A repeated line in the poem questions whether anyone really knew Foley, this young man, this teacher who lost his life so prematurely, until the poet reaches the ambivalent conclusion, “I knew him. I never knew him.” It is as if to say that we can know nothing in this day and age, that, in this violent universe, no understanding is allowed to come to fruition before it is destroyed.

What shines through in this book is the purity of those who live in earnest. Espada celebrates local heroes, including Cheguí, the boxer from Lexington Avenue and 110th street whose successes in the ring were the pride of the Puerto Ricans, especially when Cheguí became the first Latino to win the light-heavyweight championship in 1965. Cheguí ultimately lost his title (Viva to Those who Have Failed!), yet he put New York’s Puerto Ricans on the map. Espada empowers Cheguí as a symbol of the continued, complicated, colonial relationship between the US and Puerto Rico.

Espada lifts the voices of those struggling to attain equal rights and opportunities within the framework of American democracy. Several poems are dedicated to some of the people of color who have been killed by police: Michael Brown, Trayvon Martin, Eric Garner, John T. Williams, Martín Tito Pérez.

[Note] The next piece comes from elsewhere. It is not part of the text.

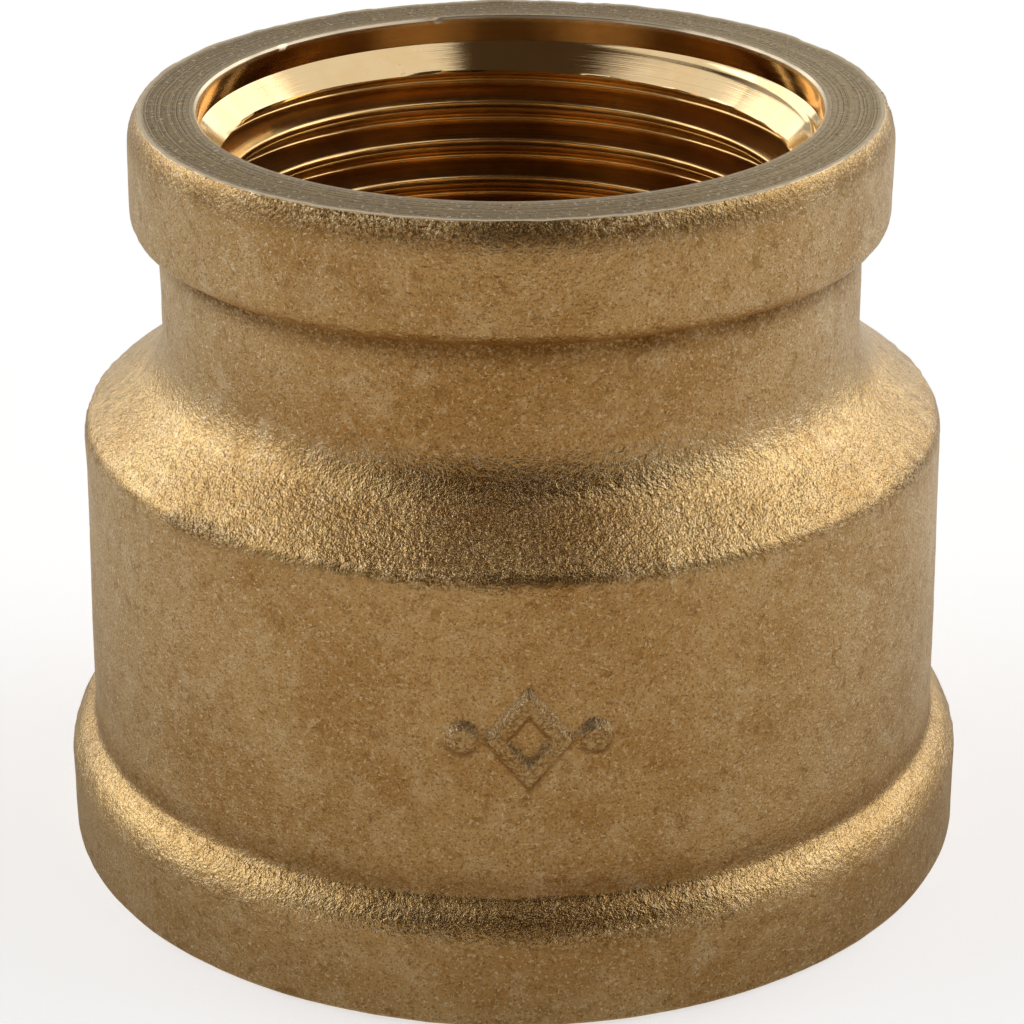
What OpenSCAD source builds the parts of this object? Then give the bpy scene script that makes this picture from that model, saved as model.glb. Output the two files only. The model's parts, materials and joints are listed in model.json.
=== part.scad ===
// Reducing coupling: one brass casting that joins a larger threaded pipe to a smaller one.
// It stands on its large end. The origin is the centre of that face, and +Z leaves by the small end.
// Both ends have parallel internal pipe threads of the British Standard Pipe family.

/* [Pipe threads] */
// Major diameter of the thread in the small, upper end
small_major_d = 33.249; // [26.441:G 3/4, 33.249:G 1]
// Major diameter of the thread in the large, lower end
large_major_d = 41.91; // [41.91:G 1 1/4, 47.803:G 1 1/2]
// Depth of the small bore, from its face to the inner ledge
small_depth = 16; // [14:0.5:17]
// Depth of the large bore, from its face to the inner ledge
large_depth = 20.5; // [18:0.5:21]

/* [Casting] */
// Height over both machined faces
total_h = 42; // [42:0.5:48]
// Metal left between the small thread and the outside of the neck
neck_wall = 2.5; // [2:0.05:3.2]
// Metal left between the large thread and the outside of the body
body_wall = 2.75; // [2.4:0.05:3.6]
// How far the upper collar stands out from the neck
top_lip = 1.45; // [1.2:0.05:2]
// How far the lower collar stands out from the body
foot_lip = 1.7; // [1.4:0.05:2.2]
// Height of the upper collar
top_collar_h = 6.5; // [5:0.1:7]
// Height of the straight part of the lower collar
foot_collar_h = 4.5; // [3:0.1:6]
// Length of the neck below the upper collar
neck_h = 5.5; // [4:0.1:6]
// Slope of the shoulder below the horizontal
shoulder_slope = 37; // [30:1:40]

/* [Raised mark] */
// Height that the plain raised mark stands off the body
mark_relief = 0.35; // [0.2:0.05:0.6]
// Width of the mark
mark_w = 8.6; // [6:0.2:10]
// Height of the mark's middle above the large end's face
mark_z = 16; // [14:0.5:18]

/* [Hidden] */
// Thread form: a 55 degree V with rounded roots, its crests cut flat by the tap drill
inch = 25.4;
flank_angle = 27.5;
thread_depth_share = 0.640327;
root_round_share = 0.137329;
function pitch_of(major_d) = inch / (major_d < 30 ? 14 : 11);
function minor_r_of(major_d) = major_d / 2 - thread_depth_share * pitch_of(major_d);

small_minor_r = minor_r_of(small_major_d);
large_minor_r = minor_r_of(large_major_d);

// Mouths: a short plain recess, then a 45 degree lead-in down to the thread
mouth_clear = 0.18;
mouth_h = 1.5;
// Plain bore left past the last thread, where the tap runs out
runout_h = 1.15;

// Waterway between the two bores
throat_ledge = 0.8;
throat_h = 1.2;
cavity_step = 0.9;
throat_r = small_minor_r - throat_ledge;
cavity_r = large_minor_r - cavity_step;

// Outline of the casting
neck_r = small_major_d / 2 + neck_wall;
collar_r = neck_r + top_lip;
body_r = large_major_d / 2 + body_wall;
foot_r = body_r + foot_lip;
// The upper collar is cast round, and facing its end leaves only the outer part of that round
collar_round = 2.6;
collar_round_left = 39;
collar_fillet = 0.25;
collar_under_round = top_lip - collar_fillet;
neck_fillet = 3.8;
shoulder_round = 1.2;
body_draft = 0.19;
foot_turn = 59;
foot_fillet = 0.6;
foot_round = (foot_lip - body_draft) / (1 - cos(foot_turn)) - foot_fillet;
bottom_edge_round = 0.5;

collar_z = total_h - top_collar_h;
neck_z = collar_z - neck_h;

// Where the shoulder's cone leaves the neck's fillet, and the centre of the round at its foot
cone_r = neck_r + neck_fillet * (1 - sin(shoulder_slope));
cone_z = neck_z - neck_fillet * cos(shoulder_slope);
shoulder_r = body_r - shoulder_round;
shoulder_z = cone_z - (shoulder_round + (shoulder_r - cone_r) * sin(shoulder_slope))
             / cos(shoulder_slope);

// Plain mark: an open lozenge between two round pellets
lozenge_w = mark_w * 0.54;
lozenge_h = mark_w * 0.66;
lozenge_opening = 0.52;
pellet_r = mark_w * 0.11;

// Overlap that keeps cuts and joints clear of each other's faces
eps = 0.5;
arc_steps = 10;
$fa = 3;
$fs = 0.4;

// Points of an arc in the outline's plane, from one angle to another
function arc(centre, r, from, to) =
    [for (i = [0:arc_steps])
        let (a = from + (to - from) * i / arc_steps)
        centre + r * [cos(a), sin(a)]];

// Outside of the casting, solid to the axis
module casting() {
    rotate_extrude()
        polygon(concat(
            [[0, 0], [0, total_h]],
            arc([collar_r - collar_round, total_h - collar_round * sin(collar_round_left)],
                collar_round, collar_round_left, 0),
            arc([collar_r - collar_under_round, collar_z + collar_under_round],
                collar_under_round, 0, -90),
            arc([neck_r + collar_fillet, collar_z - collar_fillet], collar_fillet, 90, 180),
            arc([neck_r + neck_fillet, neck_z], neck_fillet, 180, 270 - shoulder_slope),
            arc([shoulder_r, shoulder_z], shoulder_round, 90 - shoulder_slope, 0),
            foot_outline(),
            arc([foot_r - bottom_edge_round, bottom_edge_round], bottom_edge_round, 0, -90)
        ));
}

// The lower collar's swelling: a small fillet off the body, then a long round down to the collar's side
function foot_outline() =
    let (toward_fillet = [cos(foot_turn), sin(foot_turn)],
         round_centre = [foot_r - foot_round, foot_collar_h],
         fillet_centre = round_centre + (foot_round + foot_fillet) * toward_fillet)
    concat(
        arc(fillet_centre, foot_fillet, 180, 180 + foot_turn),
        arc(round_centre, foot_round, foot_turn, 0)
    );

// One end's bore, with its mouth at z = 0 and the hole running up: recess, lead-in, then plain bore
module tapped_bore(major_d, depth) {
    mouth_r = major_d / 2 + mouth_clear;
    minor_r = minor_r_of(major_d);
    lead_h = mouth_r - minor_r;
    translate([0, 0, -eps])
        cylinder(h = mouth_h + eps, r = mouth_r);
    translate([0, 0, mouth_h])
        cylinder(h = lead_h, r1 = mouth_r, r2 = minor_r);
    cylinder(h = depth, r = minor_r);
    thread_roots(major_d, mouth_h + lead_h, depth - runout_h);
}

// Thread roots between two depths, as rings a pitch apart, which leave true flat crests at the minor radius
module thread_roots(major_d, from, to) {
    pitch = pitch_of(major_d);
    turns = floor((to - from) / pitch);
    for (i = [0:turns - 1])
        translate([0, 0, from + (i + 0.5) * pitch])
            thread_root(major_d);
}

// One root: the V between two flanks, closed by a round that touches both
module thread_root(major_d) {
    pitch = pitch_of(major_d);
    root_round = root_round_share * pitch;
    round_r = major_d / 2 - root_round;
    touch_r = round_r + root_round * sin(flank_angle);
    touch_z = root_round * cos(flank_angle);
    inner_r = minor_r_of(major_d) - eps;
    inner_z = touch_z + (touch_r - inner_r) * tan(flank_angle);
    rotate_extrude()
        union() {
            translate([round_r, 0])
                circle(r = root_round, $fn = 48);
            polygon([[inner_r, -inner_z], [touch_r, -touch_z], [touch_r, touch_z], [inner_r, inner_z]]);
        }
}

// The cast waterway: a short throat above a cone that opens into the large bore
module waterway() {
    cone_top = total_h - small_depth - throat_h;
    translate([0, 0, large_depth])
        cylinder(h = cone_top - large_depth, r1 = cavity_r, r2 = throat_r);
    translate([0, 0, large_depth - eps])
        cylinder(h = eps, r = cavity_r);
    translate([0, 0, cone_top])
        cylinder(h = throat_h + eps, r = throat_r);
}

// A lozenge outline between two pellets, drawn in plan
module mark_outline() {
    difference() {
        lozenge(lozenge_w, lozenge_h);
        lozenge(lozenge_w * lozenge_opening, lozenge_h * lozenge_opening);
    }
    for (side = [-1, 1])
        translate([side * (mark_w / 2 - pellet_r), 0])
            circle(r = pellet_r, $fn = 36);
}

module lozenge(w, h) {
    polygon([[-w / 2, 0], [0, -h / 2], [w / 2, 0], [0, h / 2]]);
}

// The mark stands off the front of the body by the same relief everywhere
module raised_mark() {
    intersection() {
        translate([0, -body_r / 2, mark_z])
            rotate([90, 0, 0])
                linear_extrude(height = body_r)
                    mark_outline();
        cylinder(h = total_h, r = body_r + mark_relief);
    }
}

module coupling_body() {
    color([0.72, 0.56, 0.3])
        difference() {
            union() {
                casting();
                raised_mark();
            }
            tapped_bore(large_major_d, large_depth);
            translate([0, 0, total_h])
                mirror([0, 0, 1])
                    tapped_bore(small_major_d, small_depth);
            waterway();
        }
}

coupling_body();
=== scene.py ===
"""Studio picture of a brass reducing coupling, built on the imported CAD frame.

The CAD node is one exact solid with ring-shaped thread roots. Here one finished piece stands for it: the
same outline, with true right-hand helical threads, the cast skin's lumps and dents, torn edges where the
skin meets the turned faces, and the plain raised mark. Shapes are worked out in millimetres and scaled to
metres once, in make_object.
"""
import json
import math

import bpy
import numpy as np
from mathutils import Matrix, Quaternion, Vector


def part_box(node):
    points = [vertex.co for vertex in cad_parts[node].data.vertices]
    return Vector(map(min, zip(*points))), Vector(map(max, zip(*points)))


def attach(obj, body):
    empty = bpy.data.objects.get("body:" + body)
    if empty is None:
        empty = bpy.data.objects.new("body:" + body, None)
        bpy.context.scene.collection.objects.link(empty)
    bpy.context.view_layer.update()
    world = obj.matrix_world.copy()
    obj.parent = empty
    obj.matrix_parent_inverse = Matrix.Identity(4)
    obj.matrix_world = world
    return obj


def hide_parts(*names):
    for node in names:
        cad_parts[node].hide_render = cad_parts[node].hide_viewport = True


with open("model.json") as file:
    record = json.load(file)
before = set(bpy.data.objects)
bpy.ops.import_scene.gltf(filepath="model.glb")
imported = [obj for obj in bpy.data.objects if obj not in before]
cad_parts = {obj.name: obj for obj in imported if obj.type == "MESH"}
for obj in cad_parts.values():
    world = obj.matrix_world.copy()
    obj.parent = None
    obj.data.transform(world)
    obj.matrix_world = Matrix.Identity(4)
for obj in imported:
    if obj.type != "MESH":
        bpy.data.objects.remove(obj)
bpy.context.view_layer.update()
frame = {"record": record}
MM = 0.001

# ---------------------------------------------------------------- sizes, in millimetres
mounts = {m["name"]: m for m in frame["record"]["mounts"]}
node_low, node_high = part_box("coupling_body")
TOTAL_H = (node_high[2] - node_low[2]) / MM
FOOT_R = (node_high[0] - node_low[0]) / 2 / MM

# Thread form: a 55 degree V with rounded roots and cut crests, eleven to the inch
PITCH = 25.4 / 11
FLANK = math.radians(27.5)
THREAD_DEPTH = 0.640327 * PITCH
ROOT_ROUND = 0.137329 * PITCH
CREST_ROUND = 0.13
# The thread's first turns are only a fine line in the lead-in, this deep and this wide
START_LINE = 0.07
START_LINE_W = 0.12

# Outline of the casting
NECK_WALL = 2.5
TOP_LIP = 1.45
FOOT_LIP = 1.7
TOP_COLLAR_H = 6.5
FOOT_COLLAR_H = 4.5
NECK_H = 5.5
SHOULDER_SLOPE = 37
COLLAR_ROUND = 2.6
COLLAR_ROUND_LEFT = 39
COLLAR_FILLET = 0.25
NECK_FILLET = 3.8
SHOULDER_ROUND = 1.2
BODY_DRAFT = 0.19
FOOT_TURN = 59
FOOT_FILLET = 0.6
BOTTOM_EDGE_ROUND = 0.5
# Height of the shoulder's rounded lower edge, which is battered all round
SHOULDER_EDGE_Z = 24.6

# Waterway between the bores
THROAT_LEDGE = 0.8
THROAT_H = 1.2
CAVITY_STEP = 0.9
RUNOUT_H = 1.15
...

The final section of the book is dedicated to Frank Espada, the poet’s father, who died in 2014. Entitled “El Moriviví,” this section’s eponymous poem is named for the plant, native to Puerto Rico which shrinks when touched. All of the poems in this section continue to explore the notion that spirits can be revived after death and those who have failed can still live. Frank Espada was a civil-rights activist and a strong role model for his son. Martín Espada’s work continues the earnest activism of his father. This poet’s work breathes life into those who failed—the downtrodden, the forgotten, and the dead—so that their voices may speak to us now.